The new information and telecommunications technologies, e-commerce and globalization are making possible a new economic era as different from market capitalism as the latter is from mercantilism. In the new century, markets are slowly yielding to network ways of doing business, with profound implications for the future of society. By the middle decades of the 21st century, markets, the hallmark of conventional capitalism, will have largely disappeared, replaced by a new kind of economic system based on network relationships, 24/7 contractual arrangements and access rights.

Far from being an anomaly, Napster is really the first of a new genre of businesses that operate by a network mentality rather than by market logic. It is the new software technologies that are making companies like Napster possible and revolutionizing the nature of commerce. Here are some of the reasons why the Napster model is likely to set the pace for the way companies do business in every field:

* The near warp speed of distribution and exchange on the Web makes direct market-based transactions far too slow. With a simple click, before a cash register can even ring up the sale for a single compact disc, one can distribute music to people around the world and exchange whole libraries of songs.

* Web distribution reduces transaction costs toward zero, virtually eliminating the traditional profit margins on sales-related activity. Compare the transaction costs of producing, packaging, inventorying, transporting and merchandising a CD with the cost of producing a single music track and distributing it instantaneously to millions of people, at no appreciable additional cost, in an electronic network.

* In markets, the emphasis is on maximizing production, and profit is made on the volume of the sales; in networks, the emphasis is on minimizing production--making just one CD--and profit is made by pooling risks and sharing savings.
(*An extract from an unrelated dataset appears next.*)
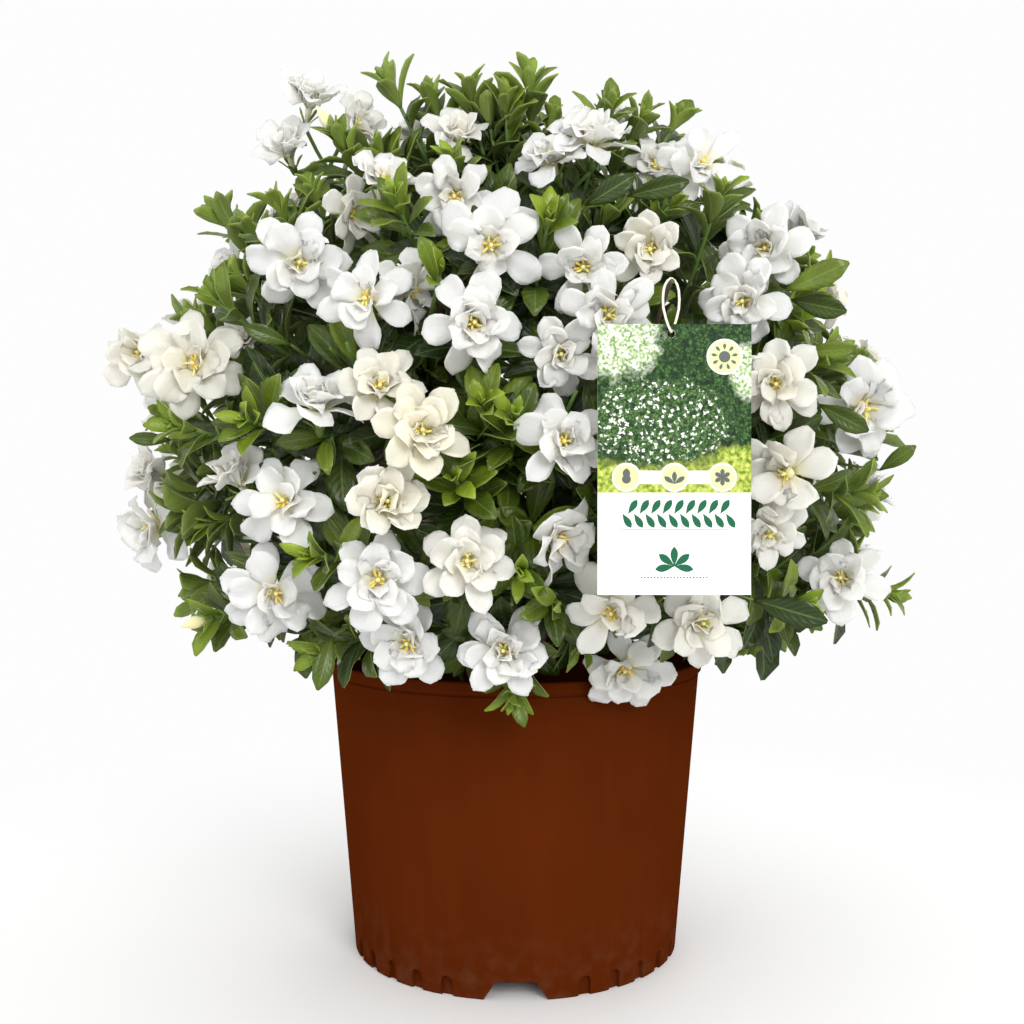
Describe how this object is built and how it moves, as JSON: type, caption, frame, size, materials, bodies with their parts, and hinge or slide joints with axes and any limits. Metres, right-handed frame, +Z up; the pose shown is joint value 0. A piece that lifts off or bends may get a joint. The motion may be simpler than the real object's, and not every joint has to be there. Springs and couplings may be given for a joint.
{
  "type": "potted gardenia",
  "caption": "Rounded gardenia shrub in full bloom, with glossy leaves and white double blooms, standing in a tapered plastic nursery pot with a hang tag on a string loop.",
  "frame": {"origin": "on the ground at the axis of the pot, under the middle of its foot", "axes": "+Z up along the axis of the pot; -Y is the front, where the tag hangs; +X is to the right as seen from the front"},
  "size_m": [0.5716, 0.591, 0.664],
  "materials": {
    "pot": "satin reddish-brown plastic",
    "soil": "dark bark mulch and potting soil",
    "bark": "rough grey-brown bark",
    "foliage": "glossy green leaves on brown and green twigs",
    "petals": "soft white petals, some of them cream",
    "card": null,
    "string": "thin cream string"
  },
  "bodies": {
    "root": {"pot": "pot", "soil": "soil", "trunk": "bark", "branch_low_1": "foliage", "branch_low_2": "foliage", "branch_low_3": "foliage", "branch_low_4": "foliage", "branch_low_5": "foliage", "branch_middle_1": "foliage", "branch_middle_2": "foliage", "branch_middle_3": "foliage", "branch_middle_4": "foliage", "branch_top_1": "foliage", "branch_top_2": "foliage", "branch_top_3": "foliage", "bloom_spray_01": "petals", "bloom_spray_02": "petals", "bloom_spray_03": "petals", "bloom_spray_04": "petals", "bloom_spray_05": "petals", "bloom_spray_06": "petals", "bloom_spray_07": "petals", "bloom_spray_08": "petals", "bloom_spray_09": "petals", "bloom_spray_10": "petals", "bloom_spray_11": "petals", "bloom_spray_12": "petals", "bloom_spray_13": "petals", "bloom_spray_14": "petals", "bloom_spray_15": "petals", "bloom_spray_16": "petals", "bloom_spray_17": "petals", "bloom_spray_18": "petals", "bloom_spray_19": "petals", "bloom_spray_20": "petals", "bloom_spray_21": "petals", "bloom_spray_22": "petals", "bloom_spray_23": "petals", "bloom_spray_24": "petals", "bloom_spray_25": "petals", "bloom_spray_26": "petals", "bloom_spray_27": "petals", "bloom_spray_28": "petals", "bloom_spray_29": "petals", "bloom_spray_30": "petals", "bloom_spray_31": "petals", "bloom_spray_32": "petals", "bloom_spray_33": "petals", "bloom_spray_34": "petals", "bloom_spray_35": "petals", "bloom_spray_36": "petals", "bloom_spray_37": "petals", "bloom_spray_38": "petals", "bloom_spray_39": "petals", "bloom_spray_40": "petals", "bloom_spray_41": "petals", "bloom_spray_42": "petals", "bloom_spray_43": "petals", "tag": "card", "tag_loop": "string"}
  },
  "joints": []
}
Everyone in the Napster network swaps their music with one another. It's called peer-to-peer computing. But because the music has been reconfigured digitally as pure information, it can be shared with other people without any loss to the holder.

So how will companies like Napster make money? They will first build up their network of users by providing a free service. Then they will most likely transform their main asset, their network of millions of users, into paid subscribers or members and share the revenue with the music companies as well as charge for advertising and marketing new music groups on their sites. While Napster continues to claim that it will keep its service free, it's interesting to note that a recent poll of college students found that 50% of Napster users say they would be willing to pay a $15 monthly fee to access the Napster service.

Already, EMI Recorded Music, the Universal Music Group and Sony Music Entertainment have announced plans to make their music available on the Internet, as a subscription service, by the end of the year. Napster and other similar companies might have little choice but to follow suit. A Jupiter Communications study projects that by 2005, online subscriptions for music will account for $980 million in revenue, while individual market-based transactions of CDs online will account for less than $531 million in revenue. In networks, everyone is more likely to be a subscriber, member or licensee.

The notion of substituting subscriptions and unlimited access to music for sales of individual CDs gets to another key difference between a market-based economy and a network-based economy. In markets, physical property is exchanged between seller and buyer. In networks, access to experiences over a fixed time is being purchased. When subscribers pony up a monthly subscription for online music, they are paying to have access to the experience of listening to their favorite music, rather than purchasing the music in the form of a propertied acquisition. In networks, ownership of things gives way to access to experiences.